Irving also contended that the evidence showing that Carlton Woodbine and Delcine Woodbine paid the property taxes between 1996 and 2012 further proved that there was no discontinuation of possession.

In relation to the Hertford property, he said Mr Vanriel was a squatter when he took possession of the land in 2018, but possession continued up until 2018 because, at different points, the wife and two other persons had occupied the property.

‘INEQUITABLE AND UNJUST’

Mr Vanriel, through his lawyers, Leonard Green and Nyron Wright, argued that it would be “inequitable and unjust” for anyone, including Carlton Woodbine, to have a claim on the property which he and his wife had been occupying undisturbed for the last 30 years. The lawyers further argued that the inordinate delay of over 20 years after the death of the deceased would have equated to a waiver of any reasonable right or interest in the property.

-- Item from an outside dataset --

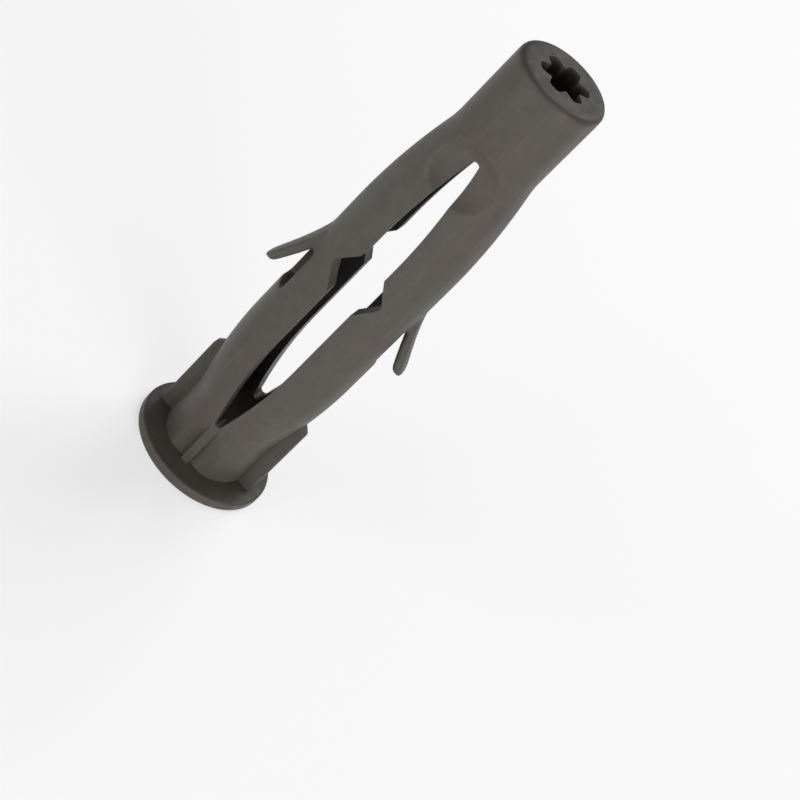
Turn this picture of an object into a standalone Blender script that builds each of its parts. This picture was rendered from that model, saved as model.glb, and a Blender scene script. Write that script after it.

The lawyers argued further that their client had made it clear “to the world at large” that he had the requisite intention to dispossess the deceased or his estate of the land.

Mr Vanriel’s act of taking possession of and occupying the Amity land, commercialising the land through farming for their benefit without paying any money to or seeking the permission of the deceased or his representatives, and taking out a loan for the construction of and subsequently constructing buildings on the said Amity property, was evidence.

The court, however, found that Mr Vanriel was not in possession of the Hertford property for the required period of time to properly ground a claim for legal title.

Similarly, the court found that Mr Vanriel’s claim to have dispossessed the owner of the Amity property fell short of the statutory minimum period of possession required, given that he was served a notice to quit in March 2022.

The court concluded that it was satisfied, “on a balance of probabilities, that the legal title in the deceased Euton Woodbine has not been extinguished, and as such, the estate of the deceased has not dispossessed the Amity and Hertford properties to the grant of administration to the claimant”.